» WORK INSTRUCTIONS:
Only the lines from the one holding "hide_parts(node)" through the one holding "refine(node, RUBBER, 0.0016, 3)" are to be retyped, exactly as they appear, with both boundary lines included.

» SUPPLIED RECORDS:
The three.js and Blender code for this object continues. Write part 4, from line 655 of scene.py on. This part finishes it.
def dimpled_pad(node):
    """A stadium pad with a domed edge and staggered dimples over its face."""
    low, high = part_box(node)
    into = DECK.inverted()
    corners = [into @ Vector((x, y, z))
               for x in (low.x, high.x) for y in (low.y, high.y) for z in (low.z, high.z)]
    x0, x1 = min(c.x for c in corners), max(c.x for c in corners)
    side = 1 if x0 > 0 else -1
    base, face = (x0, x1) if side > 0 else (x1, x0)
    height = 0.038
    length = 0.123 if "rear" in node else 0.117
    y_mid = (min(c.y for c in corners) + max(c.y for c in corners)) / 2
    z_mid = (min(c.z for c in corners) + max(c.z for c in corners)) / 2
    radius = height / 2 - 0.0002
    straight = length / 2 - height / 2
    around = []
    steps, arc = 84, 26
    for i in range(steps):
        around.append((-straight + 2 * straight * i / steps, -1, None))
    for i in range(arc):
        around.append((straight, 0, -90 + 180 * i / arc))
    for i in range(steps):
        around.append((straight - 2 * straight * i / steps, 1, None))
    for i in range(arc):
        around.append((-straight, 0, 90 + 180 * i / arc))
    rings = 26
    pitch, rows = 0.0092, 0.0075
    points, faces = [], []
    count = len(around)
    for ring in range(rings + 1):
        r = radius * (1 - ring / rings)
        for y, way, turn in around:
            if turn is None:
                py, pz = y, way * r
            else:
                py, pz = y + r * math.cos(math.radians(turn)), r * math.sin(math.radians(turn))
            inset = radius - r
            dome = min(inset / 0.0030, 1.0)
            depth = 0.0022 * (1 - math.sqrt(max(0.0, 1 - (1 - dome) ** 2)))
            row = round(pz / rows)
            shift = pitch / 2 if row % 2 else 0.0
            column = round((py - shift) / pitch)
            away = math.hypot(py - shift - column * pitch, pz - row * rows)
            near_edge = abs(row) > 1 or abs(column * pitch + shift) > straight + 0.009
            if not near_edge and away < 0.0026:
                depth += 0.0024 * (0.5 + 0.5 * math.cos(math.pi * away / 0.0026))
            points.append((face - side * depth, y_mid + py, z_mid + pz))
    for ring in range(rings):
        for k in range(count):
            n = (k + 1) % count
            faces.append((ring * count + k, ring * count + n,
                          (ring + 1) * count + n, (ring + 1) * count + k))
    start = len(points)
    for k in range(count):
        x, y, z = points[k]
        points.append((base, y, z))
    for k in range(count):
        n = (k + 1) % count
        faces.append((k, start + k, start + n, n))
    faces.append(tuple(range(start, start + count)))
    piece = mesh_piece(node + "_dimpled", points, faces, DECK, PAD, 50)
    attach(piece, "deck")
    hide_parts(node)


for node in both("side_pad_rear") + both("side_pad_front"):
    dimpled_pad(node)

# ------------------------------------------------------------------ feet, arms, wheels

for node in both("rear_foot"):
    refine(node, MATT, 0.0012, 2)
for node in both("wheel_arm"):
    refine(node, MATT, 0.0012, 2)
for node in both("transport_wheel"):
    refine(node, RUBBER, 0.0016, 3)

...

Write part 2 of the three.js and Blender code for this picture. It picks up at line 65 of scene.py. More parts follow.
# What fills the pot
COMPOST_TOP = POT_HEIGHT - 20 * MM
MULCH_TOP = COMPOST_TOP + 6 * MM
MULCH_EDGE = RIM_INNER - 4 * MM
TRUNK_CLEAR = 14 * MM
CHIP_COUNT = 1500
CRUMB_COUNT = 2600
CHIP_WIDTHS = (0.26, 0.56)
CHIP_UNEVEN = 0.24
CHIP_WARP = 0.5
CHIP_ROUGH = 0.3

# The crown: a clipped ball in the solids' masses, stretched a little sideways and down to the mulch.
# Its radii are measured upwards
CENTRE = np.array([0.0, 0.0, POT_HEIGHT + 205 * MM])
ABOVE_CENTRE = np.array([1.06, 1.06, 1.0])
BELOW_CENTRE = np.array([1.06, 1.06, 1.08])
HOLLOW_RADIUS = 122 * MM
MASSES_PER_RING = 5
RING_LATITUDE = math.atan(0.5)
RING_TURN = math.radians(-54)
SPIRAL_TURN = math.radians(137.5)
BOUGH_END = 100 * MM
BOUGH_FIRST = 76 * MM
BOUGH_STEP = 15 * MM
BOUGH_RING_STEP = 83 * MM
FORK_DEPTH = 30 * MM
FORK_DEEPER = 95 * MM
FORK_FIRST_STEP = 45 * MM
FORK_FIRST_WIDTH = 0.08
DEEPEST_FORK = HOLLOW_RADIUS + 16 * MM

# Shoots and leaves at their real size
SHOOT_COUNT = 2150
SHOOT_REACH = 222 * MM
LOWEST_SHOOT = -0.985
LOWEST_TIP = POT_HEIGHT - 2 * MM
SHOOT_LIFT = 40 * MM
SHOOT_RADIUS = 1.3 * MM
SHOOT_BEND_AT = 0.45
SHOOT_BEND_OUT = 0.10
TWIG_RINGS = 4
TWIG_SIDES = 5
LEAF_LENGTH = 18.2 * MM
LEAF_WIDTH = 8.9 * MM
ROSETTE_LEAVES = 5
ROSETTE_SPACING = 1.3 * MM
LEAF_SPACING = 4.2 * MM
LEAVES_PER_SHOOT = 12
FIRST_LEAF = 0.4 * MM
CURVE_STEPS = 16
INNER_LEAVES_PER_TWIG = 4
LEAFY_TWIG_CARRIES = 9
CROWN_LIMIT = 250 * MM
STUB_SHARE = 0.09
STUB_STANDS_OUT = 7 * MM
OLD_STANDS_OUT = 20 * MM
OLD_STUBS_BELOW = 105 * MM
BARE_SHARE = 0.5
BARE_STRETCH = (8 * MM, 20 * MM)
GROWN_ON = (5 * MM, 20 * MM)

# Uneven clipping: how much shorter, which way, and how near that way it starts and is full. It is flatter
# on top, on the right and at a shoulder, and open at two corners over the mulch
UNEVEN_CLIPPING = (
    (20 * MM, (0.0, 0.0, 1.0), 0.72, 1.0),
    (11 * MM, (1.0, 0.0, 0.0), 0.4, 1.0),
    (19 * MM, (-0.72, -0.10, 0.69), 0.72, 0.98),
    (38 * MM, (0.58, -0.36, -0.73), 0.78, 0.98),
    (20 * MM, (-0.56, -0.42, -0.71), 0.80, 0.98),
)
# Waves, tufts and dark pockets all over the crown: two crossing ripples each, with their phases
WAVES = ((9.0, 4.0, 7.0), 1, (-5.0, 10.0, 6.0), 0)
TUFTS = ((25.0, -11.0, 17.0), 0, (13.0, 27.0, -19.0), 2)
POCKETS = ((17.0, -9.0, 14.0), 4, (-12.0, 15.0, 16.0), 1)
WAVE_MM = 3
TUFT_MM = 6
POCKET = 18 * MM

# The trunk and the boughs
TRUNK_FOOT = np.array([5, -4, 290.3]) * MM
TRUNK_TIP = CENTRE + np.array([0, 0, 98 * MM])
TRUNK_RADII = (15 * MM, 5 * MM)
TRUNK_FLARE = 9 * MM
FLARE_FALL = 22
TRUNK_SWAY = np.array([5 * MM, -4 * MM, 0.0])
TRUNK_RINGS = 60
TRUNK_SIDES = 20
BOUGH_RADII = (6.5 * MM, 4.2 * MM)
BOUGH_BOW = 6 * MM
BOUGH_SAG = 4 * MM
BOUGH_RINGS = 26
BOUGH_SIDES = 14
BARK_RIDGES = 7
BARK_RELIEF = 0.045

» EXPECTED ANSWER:
    hide_parts(node)


for node in both("side_pad_rear") + both("side_pad_front"):
    dimpled_pad(node)

# ------------------------------------------------------------------ feet, arms, wheels

for node in both("rear_foot"):
    refine(node, MATT, 0.0012, 2)
for node in both("wheel_arm"):
    refine(node, MATT, 0.0012, 2)
for node in both("transport_wheel"):
    refine(node, RUBBER, 0.0016, 3)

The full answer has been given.